Desde que era el trazo del acueducto, primero azteca y luego colonial, hasta nuestros días, la Avenida Chapultepec ha padecido mucho: cortes, pasos a desnivel, metro. Su mal estado es hoy evidente y, peor, resulta peligrosísima para peatones y ciclistas. La intervención más clara en esa calle sería reducir la cantidad de autos y la velocidad a la que circulan; tener buen transporte público, ciclovías y, fundamental, amplias banquetas bien diseñadas. Con eso se arreglaría bastante y vendrían otras mejoras a mediano plazo. Buenas banquetas con la cantidad de gente que por ahí circula a diario garantizan éxito a los comercios que se establezcan en planta baja. Pero el gobierno del Distrito Federal propone en cambio construir un sistema de plataformas, en segundo y tercer nivel, para multiplicar, dicen, el espacio público.
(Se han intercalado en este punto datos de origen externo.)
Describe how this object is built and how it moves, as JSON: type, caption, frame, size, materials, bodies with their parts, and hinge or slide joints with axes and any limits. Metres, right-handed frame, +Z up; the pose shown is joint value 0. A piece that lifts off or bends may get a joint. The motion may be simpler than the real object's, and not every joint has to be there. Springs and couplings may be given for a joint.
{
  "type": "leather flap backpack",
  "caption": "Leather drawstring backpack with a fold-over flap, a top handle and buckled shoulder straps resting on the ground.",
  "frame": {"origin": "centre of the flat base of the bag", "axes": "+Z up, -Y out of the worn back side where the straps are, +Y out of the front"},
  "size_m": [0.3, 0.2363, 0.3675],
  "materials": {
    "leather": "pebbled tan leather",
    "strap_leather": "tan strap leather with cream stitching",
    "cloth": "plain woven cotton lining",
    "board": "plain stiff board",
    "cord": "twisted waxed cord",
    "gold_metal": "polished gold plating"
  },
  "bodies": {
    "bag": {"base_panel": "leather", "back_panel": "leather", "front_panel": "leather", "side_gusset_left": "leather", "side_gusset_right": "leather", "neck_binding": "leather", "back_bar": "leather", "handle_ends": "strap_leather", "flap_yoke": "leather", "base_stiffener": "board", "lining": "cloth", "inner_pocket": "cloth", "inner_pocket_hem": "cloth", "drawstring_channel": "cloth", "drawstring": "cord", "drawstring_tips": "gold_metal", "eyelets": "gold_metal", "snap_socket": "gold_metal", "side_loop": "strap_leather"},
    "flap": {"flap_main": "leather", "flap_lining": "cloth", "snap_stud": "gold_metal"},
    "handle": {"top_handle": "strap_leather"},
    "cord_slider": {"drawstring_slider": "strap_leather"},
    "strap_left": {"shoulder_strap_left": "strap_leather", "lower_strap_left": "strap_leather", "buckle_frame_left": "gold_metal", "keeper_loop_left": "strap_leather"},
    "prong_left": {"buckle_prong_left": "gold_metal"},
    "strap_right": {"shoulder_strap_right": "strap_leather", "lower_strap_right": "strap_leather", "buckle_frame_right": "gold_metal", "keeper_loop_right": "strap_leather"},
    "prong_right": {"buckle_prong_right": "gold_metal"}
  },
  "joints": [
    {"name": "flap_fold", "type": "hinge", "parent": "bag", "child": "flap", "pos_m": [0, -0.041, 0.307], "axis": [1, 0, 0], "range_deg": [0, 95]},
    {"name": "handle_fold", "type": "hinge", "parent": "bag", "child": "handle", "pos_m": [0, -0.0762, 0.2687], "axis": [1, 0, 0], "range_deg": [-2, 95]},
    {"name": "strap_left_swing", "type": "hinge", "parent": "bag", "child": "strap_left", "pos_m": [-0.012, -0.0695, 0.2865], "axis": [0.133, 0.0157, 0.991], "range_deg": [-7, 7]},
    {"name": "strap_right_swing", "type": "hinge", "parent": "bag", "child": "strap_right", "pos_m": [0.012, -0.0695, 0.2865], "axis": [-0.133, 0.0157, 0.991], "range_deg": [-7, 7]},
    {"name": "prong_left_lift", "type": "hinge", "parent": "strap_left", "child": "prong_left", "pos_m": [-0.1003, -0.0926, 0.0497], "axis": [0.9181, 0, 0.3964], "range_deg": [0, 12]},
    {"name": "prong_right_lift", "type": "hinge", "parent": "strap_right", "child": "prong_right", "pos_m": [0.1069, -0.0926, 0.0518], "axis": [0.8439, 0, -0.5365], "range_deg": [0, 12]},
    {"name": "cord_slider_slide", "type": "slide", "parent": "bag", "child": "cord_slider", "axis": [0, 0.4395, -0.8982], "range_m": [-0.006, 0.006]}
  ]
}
La multiplicación de los pisos no es milagrosa como la de los panes: requiere inversión de dinero que el mismo gobierno no quiere o no puede gastar. Solución: invitar a un inversionista privado que, a cambio de nada, dicen, obsequia proyecto, construcción y mantenimiento del parque elevado. La metafísica nada aquí tiene forma, dimensión y precio: es la calle misma, algo sin lo cual este proyecto es, literalmente, imposible y que, por tanto, algo debe valer. Su valor además incluye que la calle es espacio público, en tanto propiedad pero más aun por su uso. En cambio, el andador de un centro comercial, por mejor diseñado que esté, implica otras formas de uso derivadas de la propiedad privada –aunque sea en concesión. Al final, en vez del efectivo arreglo de las banquetas y el privilegio real del peatón que anda a nivel del suelo, se inventan terrazas, que requieren inversiones, que implican concesiones, que necesitan vigilancia para que el peatón que suba seis metros compre algo, disfrute de lo que esté permitido disfrutar y al bajar haya logrado cruzar la calle, haga eso y no otra cosa que ahí no se deba. Ni la Quinta ni Broadway, ni los Campos Elíseos o Las Ramblas, serían lo que son cubiertas parcialmente de dos pisos de terrazas y comercios.
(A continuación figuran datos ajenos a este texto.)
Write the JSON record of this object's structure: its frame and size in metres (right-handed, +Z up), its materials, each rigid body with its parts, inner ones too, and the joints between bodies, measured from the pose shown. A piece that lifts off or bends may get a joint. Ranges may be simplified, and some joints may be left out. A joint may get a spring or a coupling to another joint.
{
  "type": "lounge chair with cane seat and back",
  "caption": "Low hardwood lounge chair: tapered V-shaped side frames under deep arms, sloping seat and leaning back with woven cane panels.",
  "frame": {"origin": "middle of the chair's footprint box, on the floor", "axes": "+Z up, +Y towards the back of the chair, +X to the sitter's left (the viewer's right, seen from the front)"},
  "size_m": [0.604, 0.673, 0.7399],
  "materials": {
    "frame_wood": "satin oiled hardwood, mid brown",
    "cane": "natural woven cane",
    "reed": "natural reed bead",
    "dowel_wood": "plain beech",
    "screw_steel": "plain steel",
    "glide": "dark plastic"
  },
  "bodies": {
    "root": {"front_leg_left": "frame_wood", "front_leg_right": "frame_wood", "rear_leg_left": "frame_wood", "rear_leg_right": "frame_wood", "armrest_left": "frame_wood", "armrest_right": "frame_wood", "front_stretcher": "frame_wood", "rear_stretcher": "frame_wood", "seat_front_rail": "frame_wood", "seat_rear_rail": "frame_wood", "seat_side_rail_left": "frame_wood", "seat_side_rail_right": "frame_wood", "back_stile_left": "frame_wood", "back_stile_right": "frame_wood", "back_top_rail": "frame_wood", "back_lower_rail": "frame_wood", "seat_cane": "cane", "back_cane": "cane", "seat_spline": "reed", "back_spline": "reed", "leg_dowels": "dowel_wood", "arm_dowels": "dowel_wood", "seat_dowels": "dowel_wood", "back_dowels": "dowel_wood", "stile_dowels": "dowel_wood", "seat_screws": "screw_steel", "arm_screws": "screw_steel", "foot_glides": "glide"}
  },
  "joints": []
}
La complicada concepción de este proyecto y sus varios errores técnicos corresponden a su enredada gestión y promoción. Se presume participación pero se la entiende como dar parte de decisiones ya tomadas. Lo más grave es que se pretende aprobar una manera de construir en la ciudad hasta ahora inusual. Su novedad no la descalifica, pero tampoco la justifica, al contrario: la envergadura del proyecto y lo costoso que resultaría su fracaso, requieren un debate y una explicación abiertos al público, dedicándoles el tiempo suficiente. La avenida Chapultepec puede esperar un proyecto bien planeado, sin apuros de inversionistas ni prisas electorales, evitando sacrificar al peatón prometiéndole paseos donde no los necesita para mantener así el privilegio de los automóviles. Lo merece y lo merecemos.